Job
Begin with the line that contains "translate([0, 0, front" and continue down through the line that contains "shown = obj.evaluated_get(depsgraph)"; reproduce those lines exactly and only those.

━━━ Exercise input

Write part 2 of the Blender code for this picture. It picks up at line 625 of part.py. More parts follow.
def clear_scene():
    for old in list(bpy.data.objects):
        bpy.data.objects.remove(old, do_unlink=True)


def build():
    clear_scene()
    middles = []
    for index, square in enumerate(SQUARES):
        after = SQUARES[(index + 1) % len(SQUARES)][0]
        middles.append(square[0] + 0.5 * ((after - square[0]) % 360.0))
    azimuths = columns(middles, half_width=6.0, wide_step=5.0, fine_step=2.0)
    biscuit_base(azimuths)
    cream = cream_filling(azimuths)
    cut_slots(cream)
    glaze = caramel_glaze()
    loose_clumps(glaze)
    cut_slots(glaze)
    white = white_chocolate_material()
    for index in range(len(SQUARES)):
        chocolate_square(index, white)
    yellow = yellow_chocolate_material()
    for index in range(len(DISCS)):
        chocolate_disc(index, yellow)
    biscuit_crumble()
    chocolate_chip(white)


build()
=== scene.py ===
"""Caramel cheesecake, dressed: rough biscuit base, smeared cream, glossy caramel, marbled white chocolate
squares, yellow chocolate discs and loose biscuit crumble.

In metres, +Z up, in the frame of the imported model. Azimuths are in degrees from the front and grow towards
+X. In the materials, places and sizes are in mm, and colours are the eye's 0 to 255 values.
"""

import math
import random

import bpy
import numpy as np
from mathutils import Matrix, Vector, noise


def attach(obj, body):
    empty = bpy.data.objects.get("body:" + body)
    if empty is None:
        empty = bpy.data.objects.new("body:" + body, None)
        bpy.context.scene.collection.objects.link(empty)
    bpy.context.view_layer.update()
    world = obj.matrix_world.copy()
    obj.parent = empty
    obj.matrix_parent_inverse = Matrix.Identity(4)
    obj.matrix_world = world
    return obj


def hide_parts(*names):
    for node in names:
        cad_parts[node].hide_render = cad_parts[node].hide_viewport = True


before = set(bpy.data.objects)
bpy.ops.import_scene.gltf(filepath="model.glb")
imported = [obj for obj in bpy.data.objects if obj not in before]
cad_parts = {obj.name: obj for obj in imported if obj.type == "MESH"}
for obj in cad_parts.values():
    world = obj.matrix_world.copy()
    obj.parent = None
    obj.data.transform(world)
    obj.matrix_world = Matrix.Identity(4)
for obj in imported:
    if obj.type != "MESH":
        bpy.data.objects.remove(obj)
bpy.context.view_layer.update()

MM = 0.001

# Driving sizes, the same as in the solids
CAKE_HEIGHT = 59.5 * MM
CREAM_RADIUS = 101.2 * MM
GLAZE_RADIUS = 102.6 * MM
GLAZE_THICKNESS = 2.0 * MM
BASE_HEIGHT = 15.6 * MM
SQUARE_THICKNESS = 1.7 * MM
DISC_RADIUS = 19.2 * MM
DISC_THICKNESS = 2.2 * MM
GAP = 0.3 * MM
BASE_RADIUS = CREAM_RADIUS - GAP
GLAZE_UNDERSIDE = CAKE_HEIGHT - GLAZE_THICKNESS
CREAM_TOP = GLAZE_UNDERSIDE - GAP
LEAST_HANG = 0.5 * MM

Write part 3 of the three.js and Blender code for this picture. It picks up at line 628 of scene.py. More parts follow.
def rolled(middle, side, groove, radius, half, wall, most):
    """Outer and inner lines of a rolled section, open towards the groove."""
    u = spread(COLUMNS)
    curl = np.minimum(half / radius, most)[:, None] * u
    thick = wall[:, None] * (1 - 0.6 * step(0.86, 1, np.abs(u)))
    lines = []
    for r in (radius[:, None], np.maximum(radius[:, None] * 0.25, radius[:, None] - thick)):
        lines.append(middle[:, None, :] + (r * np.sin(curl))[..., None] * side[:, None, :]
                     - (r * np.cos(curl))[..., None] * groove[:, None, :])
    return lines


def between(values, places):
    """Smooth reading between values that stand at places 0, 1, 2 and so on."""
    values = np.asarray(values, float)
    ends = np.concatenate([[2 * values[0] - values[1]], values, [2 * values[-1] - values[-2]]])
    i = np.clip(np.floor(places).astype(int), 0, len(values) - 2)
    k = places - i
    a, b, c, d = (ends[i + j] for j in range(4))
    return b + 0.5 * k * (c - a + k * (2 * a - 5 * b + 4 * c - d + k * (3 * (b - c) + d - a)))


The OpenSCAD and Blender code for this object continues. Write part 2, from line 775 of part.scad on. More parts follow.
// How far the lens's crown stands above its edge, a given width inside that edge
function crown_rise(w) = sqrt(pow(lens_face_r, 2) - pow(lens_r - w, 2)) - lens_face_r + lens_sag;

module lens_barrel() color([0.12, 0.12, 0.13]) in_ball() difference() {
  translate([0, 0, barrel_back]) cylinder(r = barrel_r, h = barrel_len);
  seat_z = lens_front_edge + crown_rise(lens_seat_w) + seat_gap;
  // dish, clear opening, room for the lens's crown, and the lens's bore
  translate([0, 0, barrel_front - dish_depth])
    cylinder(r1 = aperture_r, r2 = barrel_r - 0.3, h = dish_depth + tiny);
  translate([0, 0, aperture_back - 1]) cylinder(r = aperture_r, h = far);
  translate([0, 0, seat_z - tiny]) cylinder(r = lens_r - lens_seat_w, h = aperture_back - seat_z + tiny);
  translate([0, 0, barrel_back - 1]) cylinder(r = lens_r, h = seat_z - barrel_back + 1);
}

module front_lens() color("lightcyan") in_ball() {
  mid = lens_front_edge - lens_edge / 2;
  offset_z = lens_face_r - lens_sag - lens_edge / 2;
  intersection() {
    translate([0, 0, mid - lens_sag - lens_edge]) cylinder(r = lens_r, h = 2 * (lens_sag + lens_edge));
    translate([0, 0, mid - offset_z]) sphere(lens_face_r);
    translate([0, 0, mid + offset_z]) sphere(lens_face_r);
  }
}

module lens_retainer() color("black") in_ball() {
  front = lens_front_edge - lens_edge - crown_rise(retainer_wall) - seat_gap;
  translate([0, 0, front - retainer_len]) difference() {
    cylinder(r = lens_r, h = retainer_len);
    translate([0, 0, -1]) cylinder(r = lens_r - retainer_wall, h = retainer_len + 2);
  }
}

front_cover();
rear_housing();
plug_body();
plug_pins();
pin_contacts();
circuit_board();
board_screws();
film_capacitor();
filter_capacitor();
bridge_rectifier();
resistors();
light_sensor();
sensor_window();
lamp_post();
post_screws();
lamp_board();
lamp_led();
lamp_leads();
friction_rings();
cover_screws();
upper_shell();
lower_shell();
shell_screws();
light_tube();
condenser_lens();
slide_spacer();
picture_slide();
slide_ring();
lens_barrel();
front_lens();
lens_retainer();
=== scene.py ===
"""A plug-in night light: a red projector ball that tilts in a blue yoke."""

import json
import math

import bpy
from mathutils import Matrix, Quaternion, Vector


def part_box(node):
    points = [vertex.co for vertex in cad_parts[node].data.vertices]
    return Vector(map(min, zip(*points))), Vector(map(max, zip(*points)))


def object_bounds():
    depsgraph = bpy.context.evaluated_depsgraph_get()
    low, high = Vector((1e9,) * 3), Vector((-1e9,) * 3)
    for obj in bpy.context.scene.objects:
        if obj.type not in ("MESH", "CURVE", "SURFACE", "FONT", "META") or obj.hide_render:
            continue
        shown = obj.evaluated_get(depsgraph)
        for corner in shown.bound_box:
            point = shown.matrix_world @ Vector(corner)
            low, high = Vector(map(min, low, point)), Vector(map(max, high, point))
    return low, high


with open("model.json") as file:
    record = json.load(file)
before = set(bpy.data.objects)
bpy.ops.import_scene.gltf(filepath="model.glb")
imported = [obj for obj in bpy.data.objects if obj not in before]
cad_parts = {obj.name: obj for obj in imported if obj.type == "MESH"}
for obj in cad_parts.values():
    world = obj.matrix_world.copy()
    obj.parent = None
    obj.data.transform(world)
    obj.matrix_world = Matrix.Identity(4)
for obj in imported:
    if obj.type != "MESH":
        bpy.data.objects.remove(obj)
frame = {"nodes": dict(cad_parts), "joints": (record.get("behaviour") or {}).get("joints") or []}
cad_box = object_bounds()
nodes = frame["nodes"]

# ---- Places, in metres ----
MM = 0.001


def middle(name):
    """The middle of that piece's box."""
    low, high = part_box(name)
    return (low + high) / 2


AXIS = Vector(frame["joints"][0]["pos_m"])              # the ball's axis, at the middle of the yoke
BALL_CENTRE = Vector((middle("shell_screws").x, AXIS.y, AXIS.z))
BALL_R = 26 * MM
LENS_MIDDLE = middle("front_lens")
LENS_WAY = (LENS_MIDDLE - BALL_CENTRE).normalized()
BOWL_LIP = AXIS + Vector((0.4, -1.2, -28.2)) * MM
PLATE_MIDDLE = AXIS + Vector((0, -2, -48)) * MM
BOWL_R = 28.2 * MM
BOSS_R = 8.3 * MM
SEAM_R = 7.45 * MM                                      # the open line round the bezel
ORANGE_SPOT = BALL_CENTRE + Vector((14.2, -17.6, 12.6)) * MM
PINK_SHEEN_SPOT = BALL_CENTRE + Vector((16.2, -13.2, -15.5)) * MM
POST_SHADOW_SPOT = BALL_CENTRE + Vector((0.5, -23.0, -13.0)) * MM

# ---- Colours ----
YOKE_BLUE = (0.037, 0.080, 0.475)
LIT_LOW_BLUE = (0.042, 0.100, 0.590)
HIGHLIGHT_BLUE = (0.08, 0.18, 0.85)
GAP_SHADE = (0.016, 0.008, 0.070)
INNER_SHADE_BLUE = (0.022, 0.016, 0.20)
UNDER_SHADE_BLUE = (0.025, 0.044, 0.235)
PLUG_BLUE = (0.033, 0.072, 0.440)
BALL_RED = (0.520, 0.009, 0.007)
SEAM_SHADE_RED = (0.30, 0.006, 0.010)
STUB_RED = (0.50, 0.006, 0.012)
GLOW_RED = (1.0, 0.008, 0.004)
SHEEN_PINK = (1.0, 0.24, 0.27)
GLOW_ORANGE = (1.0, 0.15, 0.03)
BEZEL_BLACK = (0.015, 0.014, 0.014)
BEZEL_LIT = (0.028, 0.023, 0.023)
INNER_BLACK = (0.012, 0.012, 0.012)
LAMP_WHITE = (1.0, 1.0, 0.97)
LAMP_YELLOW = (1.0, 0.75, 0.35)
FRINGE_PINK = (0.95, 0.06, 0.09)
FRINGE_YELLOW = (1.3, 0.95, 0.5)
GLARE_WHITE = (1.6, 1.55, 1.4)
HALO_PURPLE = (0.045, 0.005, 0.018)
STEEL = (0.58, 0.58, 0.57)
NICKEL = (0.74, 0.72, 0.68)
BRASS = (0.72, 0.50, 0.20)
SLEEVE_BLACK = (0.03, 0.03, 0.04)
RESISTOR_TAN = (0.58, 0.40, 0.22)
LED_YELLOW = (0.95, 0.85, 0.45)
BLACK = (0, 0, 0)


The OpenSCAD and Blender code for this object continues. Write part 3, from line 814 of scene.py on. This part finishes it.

━━━━━━

Exercise output
  translate([0, 0, front - retainer_len]) difference() {
    cylinder(r = lens_r, h = retainer_len);
    translate([0, 0, -1]) cylinder(r = lens_r - retainer_wall, h = retainer_len + 2);
  }
}

front_cover();
rear_housing();
plug_body();
plug_pins();
pin_contacts();
circuit_board();
board_screws();
film_capacitor();
filter_capacitor();
bridge_rectifier();
resistors();
light_sensor();
sensor_window();
lamp_post();
post_screws();
lamp_board();
lamp_led();
lamp_leads();
friction_rings();
cover_screws();
upper_shell();
lower_shell();
shell_screws();
light_tube();
condenser_lens();
slide_spacer();
picture_slide();
slide_ring();
lens_barrel();
front_lens();
lens_retainer();
=== scene.py ===
"""A plug-in night light: a red projector ball that tilts in a blue yoke."""

import json
import math

import bpy
from mathutils import Matrix, Quaternion, Vector


def part_box(node):
    points = [vertex.co for vertex in cad_parts[node].data.vertices]
    return Vector(map(min, zip(*points))), Vector(map(max, zip(*points)))


def object_bounds():
    depsgraph = bpy.context.evaluated_depsgraph_get()
    low, high = Vector((1e9,) * 3), Vector((-1e9,) * 3)
    for obj in bpy.context.scene.objects:
        if obj.type not in ("MESH", "CURVE", "SURFACE", "FONT", "META") or obj.hide_render:
            continue
        shown = obj.evaluated_get(depsgraph)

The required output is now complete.